Где-то в Самарии сорвал полевой цветок, где-то в Галилее – другой. В Назарете, застигнутый дождем, просидел два дня, позабыв, что сижу в Назарете, точно как бы это случилось в России, на станции. Повсюду и на всем видел я только признаки того, что все эти ныне обнаженные страны, и преимущественно Иудея, ныне всех бесплоднейшая, были действительно землей млека и меда. По всем горам высечены уступы – следы некогда бывших виноградников, и теперь даже стоит только бросить одну горсть земли на эти обнаженные каменья, чтобы показались на ней вдруг сотни растений и цветов: столько влажности, необходимой для прозябенья, заключено в этих бесплодных каменьях! Но никто из нынешних жителей ничего не заводит, считая себя кочевыми, преходящими, только на время скитающимися в сей пораженной Б-гом стране. Только в Яффе небольшое количество дерев ломится от тягости плодов, поражая красотой своего роста».

И снова звучат тревожные, самоуничижительные нотки: «Я не стал лучшим, тогда как всё земное должно бы во мне сгореть и остаться одно небесное. Что могут доставить тебе мои сонные впечатления? Видел я как во сне эту землю». В заключение Гоголь дает совет: «Мне кажется, если бы ты сделал то же с Библией, что с Евангелием, то есть всякий день переводил бы из нее по главе, то Святая земля неминуемо предстала бы тебе благословенной Б-гом и украшенной именно так, как была древле».
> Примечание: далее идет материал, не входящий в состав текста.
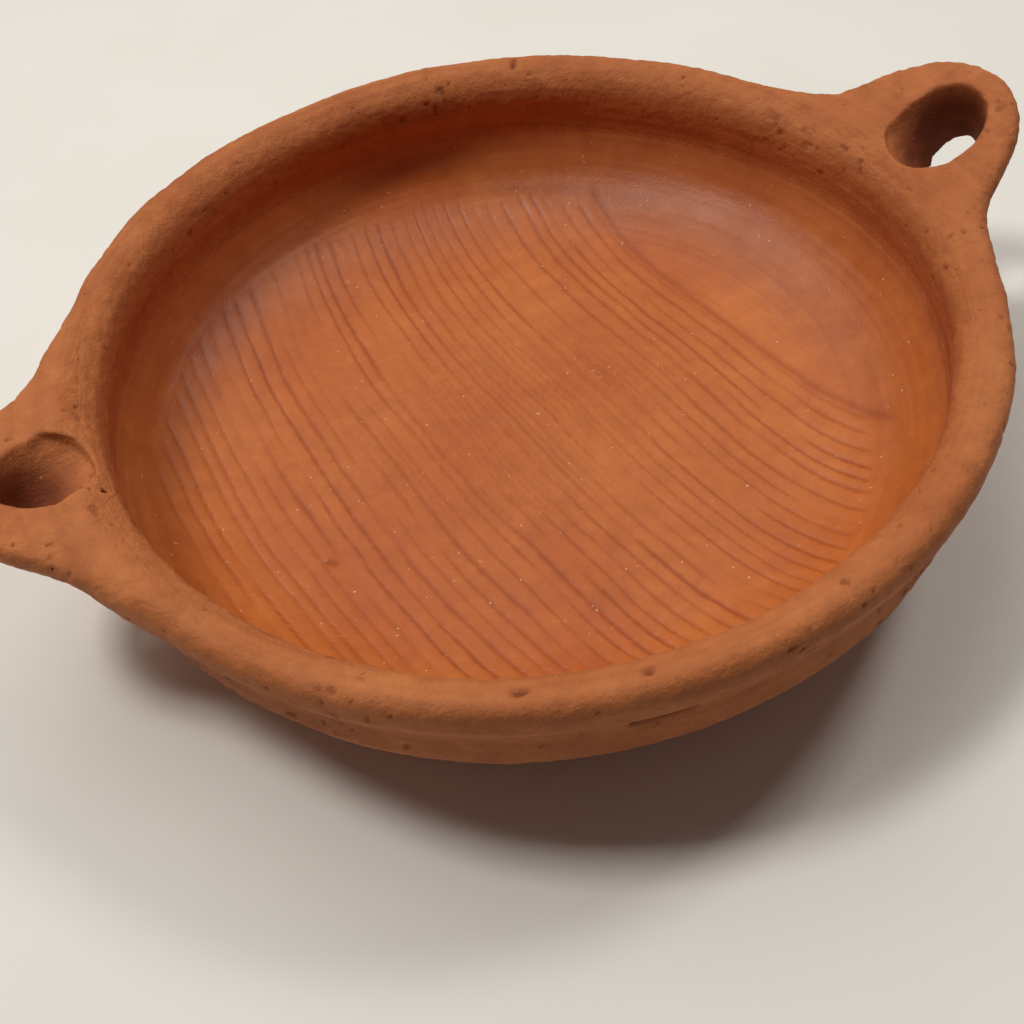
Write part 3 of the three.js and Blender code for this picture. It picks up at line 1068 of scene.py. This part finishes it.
@dataclass
class Lug:
    """A lug pressed onto the rim and pierced, smeared into the coil round it."""

    node: str
    slot: Slot
    clay: Clay
    shape: LugShape
    step: float = 0.5
    # The hole's wall gets painted shade this near it and this deep, in mm.
    SHADE_NEAR = (0.1, 0.9)
    SHADE = (-7.0, 1.0)

    def build(self) -> bpy.types.Object:
        """The lug's mesh: the zero surface of its field, settled by Newton steps."""
        points, quads = self.clay.lug_surface(self.shape, self.step)
        marks = self.marks(points)
        points = self.clay.wobbled(points)
        return make_object(self.shape.name, points, quads, marks)

    def marks(self, points: Array) -> dict[str, Array]:
        """Colour cues: streaks and pits as on the rim, and painted shade on the wall of the hole."""
        hole = self.clay.hole_distance(points, self.shape)
        depth = self.shape.local(points, self.clay.lug_centre(self.shape), self.shape.lean)[:, 2]
        # Painted shade: the hole's wall is darkened, more the deeper it goes, in place of the shade inside
        # the hole.
        wall = (1.0 - smoothstep(*self.SHADE_NEAR, hole)) * (1.0 - smoothstep(*self.SHADE, depth))
        return {
            # The painted shade of the hole rides on the same mark as the grooves and takes the worn
            # colour.
            "groove_and_shade": wall,
            "streak": 0.5 + 0.5 * self.clay.rounds(points),
            "polish": np.zeros(len(points)),
            "bare": np.ones(len(points)),
            "pit": self.clay.pits(points),
        }


# ------------------------------------------------------------------- the finishes


def linear(code: str) -> tuple[float, float, float, float]:
    """An sRGB hex colour as linear red, green, blue and a full alpha."""
    parts = [int(code[k : k + 2], 16) / 255.0 for k in (1, 3, 5)]
    shades = [p / 12.92 if p <= 0.04045 else ((p + 0.055) / 1.055) ** 2.4 for p in parts]
    return shades[0], shades[1], shades[2], 1.0


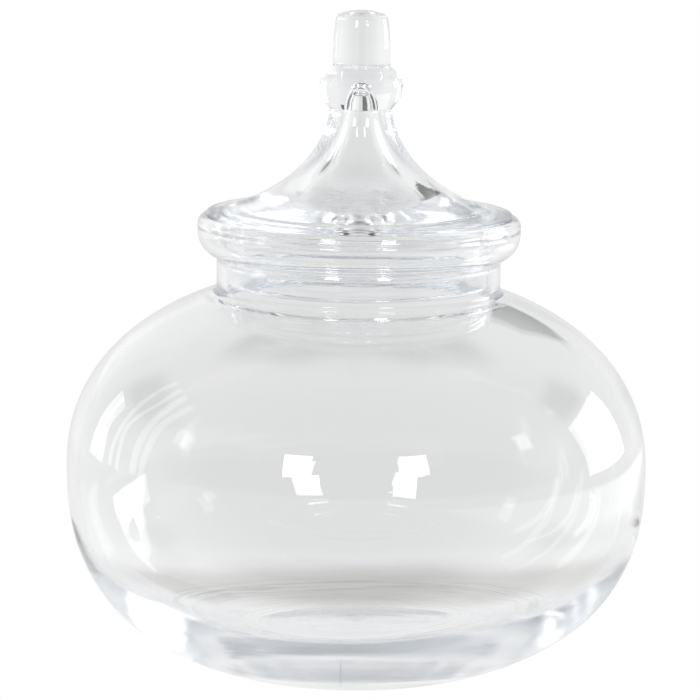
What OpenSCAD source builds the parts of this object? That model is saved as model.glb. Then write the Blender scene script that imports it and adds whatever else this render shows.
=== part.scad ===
// Round-bellied apothecary jar with a lift-off lid, all in clear glass.
// The origin is the centre of the foot on the table, and +Z is the axis of the jar.

/* [Jar body] */
// Diameter at the widest girth
body_d = 259.6; // [252:0.2:266]
// Height of the widest girth above the table
girth_h = 91; // [88:1:94]
// Thickness of the side wall
wall = 5; // [4:0.5:6]
// Thickness of the floor at its middle
floor_t = 9; // [7:0.5:11]
// Diameter of the shallow hollow under the base
punt_d = 92; // [80:1:96]
// Depth of the hollow under the base
punt_depth = 2; // [1:0.5:3]

/* [Neck and collar] */
// Outside diameter of the straight neck
neck_d = 126.4; // [125:0.2:128]
// Thickness of the neck's and the collar's wall
neck_wall = 4.4; // [3.6:0.2:4.8]
// Height of the lip, which carries the lid
lip_h = 203.5; // [202:0.5:205]
// Outside diameter of the rounded collar
collar_d = 143.6; // [142:0.2:145]

/* [Lid] */
// Diameter of the flange that rests on the lip
flange_d = 136; // [134:0.5:138]
// Thickness of the flange at its edge
flange_t = 1.6; // [1.2:0.1:2.4]
// Outside diameter of the sleeve that centres the lid in the neck
sleeve_d = 114.4; // [112:0.2:115]
// Thickness of the sleeve's wall
sleeve_wall = 3; // [2.6:0.1:3.4]
// Depth of the sleeve below the flange
sleeve_depth = 31; // [24:1:34]
// Height of the lid's tip, where the finial starts
tip_h = 251.6; // [249:0.2:254]
// Diameter of the lid's tip
tip_d = 27.8; // [26.4:0.2:29]
// Diameter of the hollow where it reaches the tip
hollow_d = 11; // [8:0.5:12]

/* [Finial] */
// Widest diameter of the round knop
knop_d = 36.8; // [35:0.2:40]
// Height of the knop's widest part above the lid's tip
knop_rise = 9.6; // [8.6:0.2:10.4]
// Height of the whole knop
knop_h = 18.4; // [17.4:0.2:20]
// Diameter of the grip knob where it leaves the knop
knob_d = 25.6; // [24:0.2:26.4]
// Diameter of the grip knob near its top
knob_top_d = 23.4; // [22:0.2:24]
// Height of the grip knob
knob_h = 25; // [20:1:30]

/* [Hidden] */
$fn = 180;
STEPS = 16;

// The belly's outside: semi-axes and powers of its halves above and below the girth.
belly_up = [body_d / 2, 88];
belly_up_power = 2.2;
belly_down = [body_d / 2, 96];
belly_down_power = 2.44;

// The cavity: the floor is flatter than the foot, so the glass is thick in the lower corner.
floor_h = punt_depth + floor_t;
cavity_up = [belly_up[0] - wall, belly_up[1] - wall - 0.5];
cavity_down = [belly_down[0] - wall, girth_h - floor_h];
cavity_down_power = 2.75;

neck_r = neck_d / 2;
bore_r = neck_r - neck_wall;
neck_fillet = 3;
bore_fillet = 7;

// The collar: a long lower curve, a short upright and a tight upper corner, hollow inside.
collar_r = collar_d / 2;
collar_curve = 11.5;
collar_corner = 4;
collar_centre = [collar_r - collar_curve, lip_h - 7.4];
collar_low_a = acos((neck_r - collar_centre[0]) / collar_curve);
lip_inner_r = collar_r - collar_corner - 3;

// The lid's concave flare, outside and inside. Outside, it would level out flare_reach past the edge.
flange_round = flange_t / 2;
flange_r = flange_d / 2;
flare_power = 1.8;
flare_reach = 7;
sleeve_r = sleeve_d / 2;
sleeve_inner_r = sleeve_r - sleeve_wall;
hollow_r = hollow_d / 2;
hollow_power = 1.95;
hollow_rise = 9.5;
hollow_top_power = 2.5;

// The finial, which is solid above the hollow's round end.
tip_r = tip_d / 2;
knop_r = knop_d / 2;
knop_mid_h = tip_h + knop_rise;
knob_foot_h = tip_h + knop_h;
knob_r = knob_d / 2;
knob_top_r = knob_top_d / 2;
knob_corner = 3;
knob_dome = 1.4;
total_h = knob_foot_h + knob_h;

// One quarter of a superellipse, from its side at angle 0 to its pole at angle 90.
function quarter(semi, power, a) = [semi[0] * pow(cos(a), 2 / power), semi[1] * pow(sin(a), 2 / power)];
// The same quarter's height at a radius, and the angles at which it reaches a height or a radius.
function quarter_h(semi, power, r) = semi[1] * pow(1 - pow(r / semi[0], power), 1 / power);
function angle_at_h(semi, power, h) = asin(pow(h / semi[1], power / 2));
function angle_at_r(semi, power, r) = acos(pow(r / semi[0], power / 2));

// Points up or down the quarter above height h, and along the quarter below it.
function up_from(semi, power, h, from, to) =
    [for (i = [0:STEPS]) [0, h] + quarter(semi, power, from + (to - from) * i / STEPS)];
function down_from(semi, power, h, from, to) =
    [for (p = up_from(semi, power, 0, from, to)) [p[0], h - p[1]]];

// Points on a circular arc.
function arc(centre, radius, from, to, steps = 8) =
    [for (i = [0:steps]) let (a = from + (to - from) * i / steps) centre + radius * [cos(a), sin(a)]];

// Rounded corner where a belly of the given shape runs up into a straight neck of radius r.
function neck_corner(semi, r, fillet) =
    arc([r + fillet, girth_h + quarter_h(semi, belly_up_power, r + fillet) + fillet], fillet, 255, 180, 5);

// Concave flare from the tip down to a mouth: a superellipse that would level out at reach past it.
function flare(mouth_r, mouth_h, top_r, power, reach = 0) = let (
    level_r = mouth_r + reach,
    mouth_a = acos(pow(reach / (level_r - top_r), power / 2)),
    semi = [level_r - top_r, (tip_h - mouth_h) / pow(sin(mouth_a), 2 / power)]
) [for (p = up_from(semi, power, 0, 0, mouth_a)) [level_r - p[0], tip_h - p[1]]];

function reversed(list) = [for (i = [len(list) - 1:-1:0]) list[i]];

// Turns an outline of [radius, height] points about the jar's axis.
module lathe(outline) {
    rotate_extrude() polygon(outline);
}

// The shallow hollow under the base, from the axis to the foot.
function punt_outline() =
    [for (i = [0:5]) [punt_d / 2 * i / 5, punt_depth * (1 - pow(i / 5, 2))]];

// Outside of the belly, from the foot up to the neck.
function belly_outline() = concat(
    down_from(belly_down, belly_down_power, girth_h, angle_at_h(belly_down, belly_down_power, girth_h), 3),
    up_from(belly_up, belly_up_power, girth_h, 0, angle_at_r(belly_up, belly_up_power, neck_r + neck_fillet)),
    neck_corner(belly_up, neck_r, neck_fillet)
);

// Inside of the belly, from the bore down to the middle of the floor.
function cavity_outline() = concat(
    reversed(neck_corner(cavity_up, bore_r, bore_fillet)),
    up_from(cavity_up, belly_up_power, girth_h,
        angle_at_r(cavity_up, belly_up_power, bore_r + bore_fillet), 0),
    down_from(cavity_down, cavity_down_power, girth_h, 3, 90)
);

// Outside of the collar, from the neck up to the flat of the lip.
function collar_outline() = concat(
    arc(collar_centre, collar_curve, -collar_low_a, 0),
    arc([collar_r - collar_corner, lip_h - collar_corner], collar_corner, 0, 90)
);

// Inside of the collar, from the lip down to the bore, one wall's thickness from the outside.
function collar_hollow_outline() = let (
    crease = collar_centre + collar_curve * [cos(collar_low_a), -sin(collar_low_a)]
) concat(
    [[lip_inner_r, lip_h], [lip_inner_r + 0.8, lip_h - 0.9]],
    arc(collar_centre, collar_curve - neck_wall, 24, -collar_low_a, 10),
    arc(crease, neck_wall, 176 - collar_low_a, 180, 5)
);

module jar() {
    color([0.86, 0.89, 0.91, 0.45])
        lathe(concat(
            punt_outline(), belly_outline(), collar_outline(), collar_hollow_outline(), cavity_outline()
        ));
}

// Outside of the bell, from its tip over the rounded edge of the flange to the underside.
function bell_outline() = concat(
    flare(flange_r - flange_round, lip_h + flange_t, tip_r, flare_power, flare_reach),
    arc([flange_r - flange_round, lip_h + flange_round], flange_round, 60, -90, 5)
);

module lid_bell() {
    color([0.78, 0.83, 0.87, 0.5])
        lathe(concat(bell_outline(), reversed(flare(sleeve_inner_r, lip_h, hollow_r, hollow_power))));
}

// The sleeve is a plain tube with a rounded foot.
module lid_sleeve() {
    foot_round = sleeve_wall / 2;
    color([0.74, 0.8, 0.85, 0.5])
        lathe(concat(
            [[sleeve_inner_r, lip_h], [sleeve_r, lip_h]],
            arc([sleeve_r - foot_round, lip_h - sleeve_depth + foot_round], foot_round, 0, -180)
        ));
}

// Outside of the round knop, from the lid's tip up to the knob's foot.
function knop_outline() = let (
    low_a = acos(tip_r / knop_r),
    high_a = acos(knob_r / knop_r),
    low = [knop_r, knop_rise / sin(low_a)],
    high = [knop_r, (knob_foot_h - knop_mid_h) / sin(high_a)]
) concat(
    down_from(low, 2, knop_mid_h, low_a, 3),
    up_from(high, 2, knop_mid_h, 0, high_a)
);

module lid_knop() {
    color([0.7, 0.76, 0.82, 0.6])
        lathe(concat(
            down_from([hollow_r, -hollow_rise], hollow_top_power, tip_h, 90, 0),
            knop_outline(),
            [[0, knob_foot_h]]
        ));
}

// The knob's side tapers slightly, faster towards the top.
function knob_side() = let (side_h = knob_h - knob_dome - knob_corner)
    [for (i = [0:6]) [knob_top_r + (knob_r - knob_top_r) * (1 - pow(i / 6, 3)), knob_foot_h + side_h * i / 6]];

// The shallow dome on top of the knob, from its rounded edge to the axis.
function knob_dome_outline() = let (edge_r = knob_top_r - knob_corner)
    [for (i = [1:4]) [edge_r * (1 - i / 4), total_h - knob_dome * pow(1 - i / 4, 2)]];

module lid_knob() {
    color([0.62, 0.7, 0.78, 0.6])
        lathe(concat(
            [[0, knob_foot_h]],
            knob_side(),
            arc([knob_top_r - knob_corner, total_h - knob_dome - knob_corner], knob_corner, 10, 84),
            knob_dome_outline()
        ));
}

jar();
lid_bell();
lid_sleeve();
lid_knop();
lid_knob();
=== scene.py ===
"""A clear glass apothecary jar with its lift-off lid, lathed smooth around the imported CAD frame."""

from math import acos, asin, cos, degrees, pi, radians, sin, sqrt

import bmesh
import bpy
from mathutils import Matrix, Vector, noise


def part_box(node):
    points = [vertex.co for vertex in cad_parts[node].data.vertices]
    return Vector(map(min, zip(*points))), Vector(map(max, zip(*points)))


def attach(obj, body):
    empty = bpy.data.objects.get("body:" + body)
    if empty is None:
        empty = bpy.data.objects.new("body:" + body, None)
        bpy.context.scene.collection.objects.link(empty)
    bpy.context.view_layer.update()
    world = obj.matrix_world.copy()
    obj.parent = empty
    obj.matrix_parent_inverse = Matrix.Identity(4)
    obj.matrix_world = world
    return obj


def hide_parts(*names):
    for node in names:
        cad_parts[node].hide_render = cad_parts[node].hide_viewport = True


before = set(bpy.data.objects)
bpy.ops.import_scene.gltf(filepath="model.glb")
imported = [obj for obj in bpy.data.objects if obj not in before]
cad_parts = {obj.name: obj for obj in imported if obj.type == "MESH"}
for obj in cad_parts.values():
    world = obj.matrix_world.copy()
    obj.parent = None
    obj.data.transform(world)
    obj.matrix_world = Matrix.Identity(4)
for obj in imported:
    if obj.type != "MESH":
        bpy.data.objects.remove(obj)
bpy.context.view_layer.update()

MM = 0.001

# ---------------------------------------------------------------- sizes, from the frame where it has them
JAR_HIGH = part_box("jar")[1]
BELL_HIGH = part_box("lid_bell")[1]
SLEEVE_LOW, SLEEVE_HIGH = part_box("lid_sleeve")
KNOP_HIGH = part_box("lid_knop")[1]
KNOB_LOW, KNOB_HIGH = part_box("lid_knob")

# The belly, which is held in a little so that its waves and its lean stay inside the frame's box.
HELD_IN = 0.5 * MM
BELLY_R = JAR_HIGH.x - HELD_IN
GIRTH_H = 91 * MM
WALL = 5 * MM
CAVITY_LOW = 11 * MM
TOP_THICKER = 0.5 * MM
PUNT_R = 46 * MM
PUNT_DEPTH = 2 * MM
BELLY_UP = (BELLY_R, 88 * MM)
BELLY_UP_POWER = 2.2
BELLY_DOWN = (BELLY_R, 96 * MM)
BELLY_DOWN_POWER = 2.44
CAVITY_UP = (BELLY_R - WALL, BELLY_UP[1] - WALL - TOP_THICKER)
CAVITY_DOWN = (BELLY_R - WALL, GIRTH_H - CAVITY_LOW)
CAVITY_DOWN_POWER = 2.75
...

Это письмо – один из очень немногих рассказов Гоголя о его пребывании в Палестине. Судя по воспоминаниям сестры писателя, Ольги Васильевны Гоголь-Головня, поездка в Иерусалим не только ничего не дала ее брату, а напротив, подорвала здоровье. Ольга Васильевна писала: «Мне кажется, он был разочарован поездкой в Иерусалим, потому что не хотел нам рассказывать». А в ответ на дополнительные расспросы рекомендовал почитать «Путешествие в Иерусалим».

Гоголь имел в виду книгу «Путешествие московского купца Трифона Коробейникова с товарищами во Иерусалим, Египет и к Синайской горе в 1583 году», которую, вероятно, и сам Гоголь, и его сестра читали еще в раннем возрасте. Во всяком случае, она упоминается в «Вечерах на хуторе близ Диканьки», написанных задолго до ближневосточного путешествия Гоголя. Вот какой разговор идет за обеденным столом у Ивана Федоровича Шпоньки:
«Читали ли вы, – спросил Иван Иванович после некоторого молчания, высовывая голову из своей брички к Ивану Федоровичу, – книгу “Путешествие Коробейникова ко святым местам”? Истинное услаждение души и сердца! Теперь таких книг не печатают. Очень сожалетельно, что не посмотрел, которого году. Истинно удивительно, государь мой, как подумаешь, что простой мещанин прошел все места эти. Более трех тысяч верст! Подлинно, его сам Г-сподь сподобил побывать в Палестине и Иерусалиме».

И если сестре Гоголь отвечал шуткой, то соседи, также пытавшиеся расспросить его о святых местах, услышали в ответ лишь: «В святых местах перебывало так много разных путешественников и в разное время, и так много о них написано, что я ничего не могу вам нового сказать».